**WHAT TO WORK ON:**
Using the data beneath this instruction, retype only the lines from the one that contains "clock's own box." down to the one that contains "zip(*points))), Vector(map(max, zip(*points)))", both included, exactly as they appear.

**COLLECTED MATERIAL:**
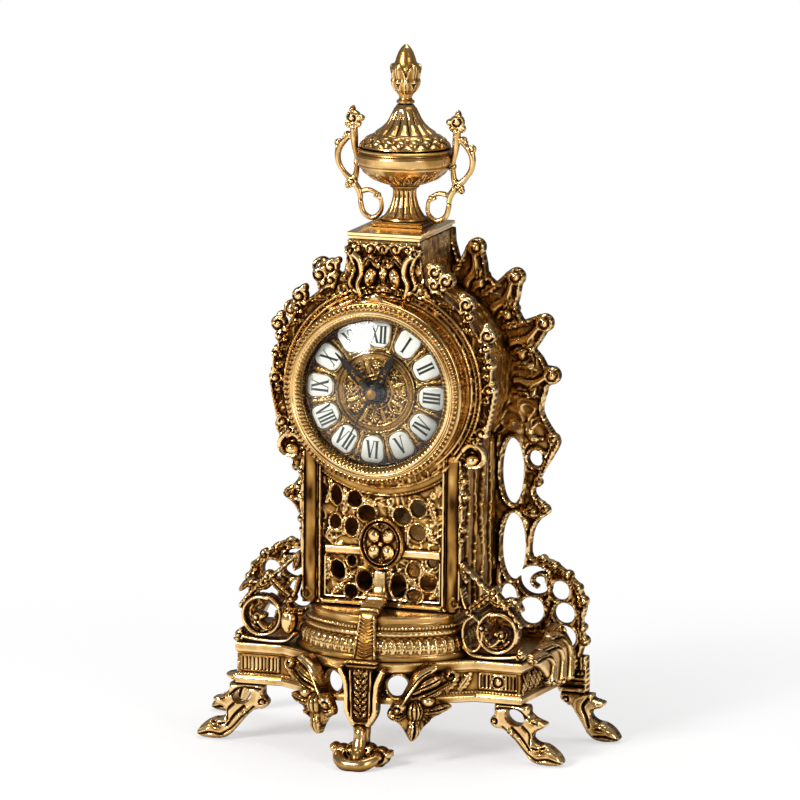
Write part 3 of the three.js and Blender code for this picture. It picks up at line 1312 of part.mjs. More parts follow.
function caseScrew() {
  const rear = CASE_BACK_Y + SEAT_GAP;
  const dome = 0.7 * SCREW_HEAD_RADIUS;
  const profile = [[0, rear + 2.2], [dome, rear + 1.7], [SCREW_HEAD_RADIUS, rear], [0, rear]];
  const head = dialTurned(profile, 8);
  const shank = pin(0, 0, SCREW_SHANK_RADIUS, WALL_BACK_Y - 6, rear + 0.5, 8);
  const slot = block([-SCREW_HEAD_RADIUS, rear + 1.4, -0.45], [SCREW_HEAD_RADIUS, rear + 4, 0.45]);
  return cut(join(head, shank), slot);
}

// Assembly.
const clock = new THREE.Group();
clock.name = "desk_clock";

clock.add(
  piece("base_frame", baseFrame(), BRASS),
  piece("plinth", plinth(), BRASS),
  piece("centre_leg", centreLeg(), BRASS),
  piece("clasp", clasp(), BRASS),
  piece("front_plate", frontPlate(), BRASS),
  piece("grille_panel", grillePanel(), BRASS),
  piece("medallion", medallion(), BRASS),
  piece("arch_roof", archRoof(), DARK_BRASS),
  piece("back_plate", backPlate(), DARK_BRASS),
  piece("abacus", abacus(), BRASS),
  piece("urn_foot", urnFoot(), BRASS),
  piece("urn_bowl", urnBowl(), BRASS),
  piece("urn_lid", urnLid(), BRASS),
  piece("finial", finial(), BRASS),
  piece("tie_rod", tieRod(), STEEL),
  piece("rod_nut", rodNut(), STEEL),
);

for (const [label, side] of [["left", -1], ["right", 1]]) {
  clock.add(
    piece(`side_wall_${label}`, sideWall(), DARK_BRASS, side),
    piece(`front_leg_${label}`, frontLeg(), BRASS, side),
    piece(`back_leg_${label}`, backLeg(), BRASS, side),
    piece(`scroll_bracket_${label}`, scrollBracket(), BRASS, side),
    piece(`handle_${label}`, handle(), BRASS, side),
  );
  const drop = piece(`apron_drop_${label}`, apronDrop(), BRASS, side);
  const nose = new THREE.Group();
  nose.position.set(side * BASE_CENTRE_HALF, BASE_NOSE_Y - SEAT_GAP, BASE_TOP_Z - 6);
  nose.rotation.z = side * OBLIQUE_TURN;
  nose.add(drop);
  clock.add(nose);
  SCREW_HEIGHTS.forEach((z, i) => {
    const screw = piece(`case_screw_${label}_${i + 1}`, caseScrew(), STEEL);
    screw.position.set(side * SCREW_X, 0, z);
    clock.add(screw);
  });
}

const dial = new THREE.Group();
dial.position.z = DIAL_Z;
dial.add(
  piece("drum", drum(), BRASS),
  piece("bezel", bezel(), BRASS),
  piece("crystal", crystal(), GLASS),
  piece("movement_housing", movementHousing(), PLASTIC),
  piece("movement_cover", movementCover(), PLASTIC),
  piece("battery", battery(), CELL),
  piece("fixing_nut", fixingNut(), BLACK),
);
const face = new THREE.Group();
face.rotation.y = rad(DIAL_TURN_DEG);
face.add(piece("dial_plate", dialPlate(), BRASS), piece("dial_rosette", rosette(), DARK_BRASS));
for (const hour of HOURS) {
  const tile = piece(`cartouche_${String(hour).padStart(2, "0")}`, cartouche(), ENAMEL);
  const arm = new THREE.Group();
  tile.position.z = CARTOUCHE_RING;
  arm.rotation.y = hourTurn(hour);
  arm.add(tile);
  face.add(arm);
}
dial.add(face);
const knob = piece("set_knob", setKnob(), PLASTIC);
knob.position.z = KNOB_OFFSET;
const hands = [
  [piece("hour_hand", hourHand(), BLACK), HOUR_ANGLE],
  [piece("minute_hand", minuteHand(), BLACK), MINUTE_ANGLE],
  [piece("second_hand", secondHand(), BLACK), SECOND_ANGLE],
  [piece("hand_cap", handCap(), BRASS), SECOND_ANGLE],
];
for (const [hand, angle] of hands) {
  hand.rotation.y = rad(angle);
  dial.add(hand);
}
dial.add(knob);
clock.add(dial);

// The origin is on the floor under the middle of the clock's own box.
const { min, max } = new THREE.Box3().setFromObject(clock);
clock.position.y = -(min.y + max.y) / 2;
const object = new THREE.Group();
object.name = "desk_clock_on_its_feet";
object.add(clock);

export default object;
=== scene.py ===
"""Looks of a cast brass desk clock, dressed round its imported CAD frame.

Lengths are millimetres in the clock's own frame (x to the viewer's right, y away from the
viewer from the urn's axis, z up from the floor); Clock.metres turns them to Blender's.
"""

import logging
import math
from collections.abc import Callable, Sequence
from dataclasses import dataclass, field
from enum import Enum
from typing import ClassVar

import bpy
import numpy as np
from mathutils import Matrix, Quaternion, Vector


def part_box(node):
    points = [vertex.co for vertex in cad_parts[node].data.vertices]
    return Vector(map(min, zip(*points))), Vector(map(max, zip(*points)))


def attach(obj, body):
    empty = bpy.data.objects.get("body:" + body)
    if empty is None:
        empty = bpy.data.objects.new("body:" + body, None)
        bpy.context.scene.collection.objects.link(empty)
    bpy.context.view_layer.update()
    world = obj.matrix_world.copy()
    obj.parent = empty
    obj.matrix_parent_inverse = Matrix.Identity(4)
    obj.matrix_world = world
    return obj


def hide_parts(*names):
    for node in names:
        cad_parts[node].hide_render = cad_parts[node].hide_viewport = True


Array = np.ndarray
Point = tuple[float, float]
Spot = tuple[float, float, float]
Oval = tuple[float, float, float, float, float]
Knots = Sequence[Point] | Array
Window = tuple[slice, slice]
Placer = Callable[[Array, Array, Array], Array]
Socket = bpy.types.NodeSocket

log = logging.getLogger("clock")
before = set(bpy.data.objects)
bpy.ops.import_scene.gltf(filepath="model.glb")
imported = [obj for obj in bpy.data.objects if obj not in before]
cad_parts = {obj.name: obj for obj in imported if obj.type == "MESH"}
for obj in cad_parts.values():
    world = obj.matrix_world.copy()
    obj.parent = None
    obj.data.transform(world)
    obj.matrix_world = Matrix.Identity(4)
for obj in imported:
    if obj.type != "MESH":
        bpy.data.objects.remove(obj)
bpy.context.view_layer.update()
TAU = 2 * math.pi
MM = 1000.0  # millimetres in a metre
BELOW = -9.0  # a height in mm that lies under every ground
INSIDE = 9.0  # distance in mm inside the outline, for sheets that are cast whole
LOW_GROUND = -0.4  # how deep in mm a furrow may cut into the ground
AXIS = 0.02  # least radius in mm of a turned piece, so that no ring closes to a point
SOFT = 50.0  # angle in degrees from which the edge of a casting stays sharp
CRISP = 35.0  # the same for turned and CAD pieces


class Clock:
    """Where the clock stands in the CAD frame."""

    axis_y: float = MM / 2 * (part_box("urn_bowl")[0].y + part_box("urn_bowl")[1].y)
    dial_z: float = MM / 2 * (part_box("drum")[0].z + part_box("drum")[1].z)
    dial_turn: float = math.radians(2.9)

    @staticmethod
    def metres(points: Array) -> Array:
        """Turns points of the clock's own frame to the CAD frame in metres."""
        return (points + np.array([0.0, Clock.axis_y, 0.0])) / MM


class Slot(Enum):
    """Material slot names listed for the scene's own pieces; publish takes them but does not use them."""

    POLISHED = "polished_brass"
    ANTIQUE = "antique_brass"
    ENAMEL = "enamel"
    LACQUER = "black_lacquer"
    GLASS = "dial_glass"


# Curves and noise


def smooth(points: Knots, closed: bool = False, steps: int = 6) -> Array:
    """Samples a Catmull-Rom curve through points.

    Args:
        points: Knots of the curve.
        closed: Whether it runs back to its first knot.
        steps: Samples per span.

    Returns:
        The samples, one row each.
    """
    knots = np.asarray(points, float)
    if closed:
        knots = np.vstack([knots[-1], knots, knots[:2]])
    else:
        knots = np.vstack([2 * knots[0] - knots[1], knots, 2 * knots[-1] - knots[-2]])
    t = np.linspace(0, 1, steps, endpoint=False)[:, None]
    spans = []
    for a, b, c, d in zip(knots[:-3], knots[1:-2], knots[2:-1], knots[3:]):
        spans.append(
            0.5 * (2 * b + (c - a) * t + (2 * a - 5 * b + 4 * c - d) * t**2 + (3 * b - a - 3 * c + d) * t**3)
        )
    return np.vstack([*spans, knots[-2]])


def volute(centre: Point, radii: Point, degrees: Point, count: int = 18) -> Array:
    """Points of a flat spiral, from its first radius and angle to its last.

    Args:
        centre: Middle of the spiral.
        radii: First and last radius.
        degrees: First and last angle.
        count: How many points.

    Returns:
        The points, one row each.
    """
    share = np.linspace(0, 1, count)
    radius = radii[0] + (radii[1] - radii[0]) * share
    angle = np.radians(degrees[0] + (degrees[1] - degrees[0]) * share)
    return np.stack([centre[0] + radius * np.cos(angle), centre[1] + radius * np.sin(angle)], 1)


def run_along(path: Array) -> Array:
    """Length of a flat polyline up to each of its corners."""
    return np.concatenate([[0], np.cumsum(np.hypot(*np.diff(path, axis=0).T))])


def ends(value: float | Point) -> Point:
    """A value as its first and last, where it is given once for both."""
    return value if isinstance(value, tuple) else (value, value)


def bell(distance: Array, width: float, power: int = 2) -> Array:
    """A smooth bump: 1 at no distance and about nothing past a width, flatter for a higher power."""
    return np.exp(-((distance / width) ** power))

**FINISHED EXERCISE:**
// The origin is on the floor under the middle of the clock's own box.
const { min, max } = new THREE.Box3().setFromObject(clock);
clock.position.y = -(min.y + max.y) / 2;
const object = new THREE.Group();
object.name = "desk_clock_on_its_feet";
object.add(clock);

export default object;
=== scene.py ===
"""Looks of a cast brass desk clock, dressed round its imported CAD frame.

Lengths are millimetres in the clock's own frame (x to the viewer's right, y away from the
viewer from the urn's axis, z up from the floor); Clock.metres turns them to Blender's.
"""

import logging
import math
from collections.abc import Callable, Sequence
from dataclasses import dataclass, field
from enum import Enum
from typing import ClassVar

import bpy
import numpy as np
from mathutils import Matrix, Quaternion, Vector


def part_box(node):
    points = [vertex.co for vertex in cad_parts[node].data.vertices]
    return Vector(map(min, zip(*points))), Vector(map(max, zip(*points)))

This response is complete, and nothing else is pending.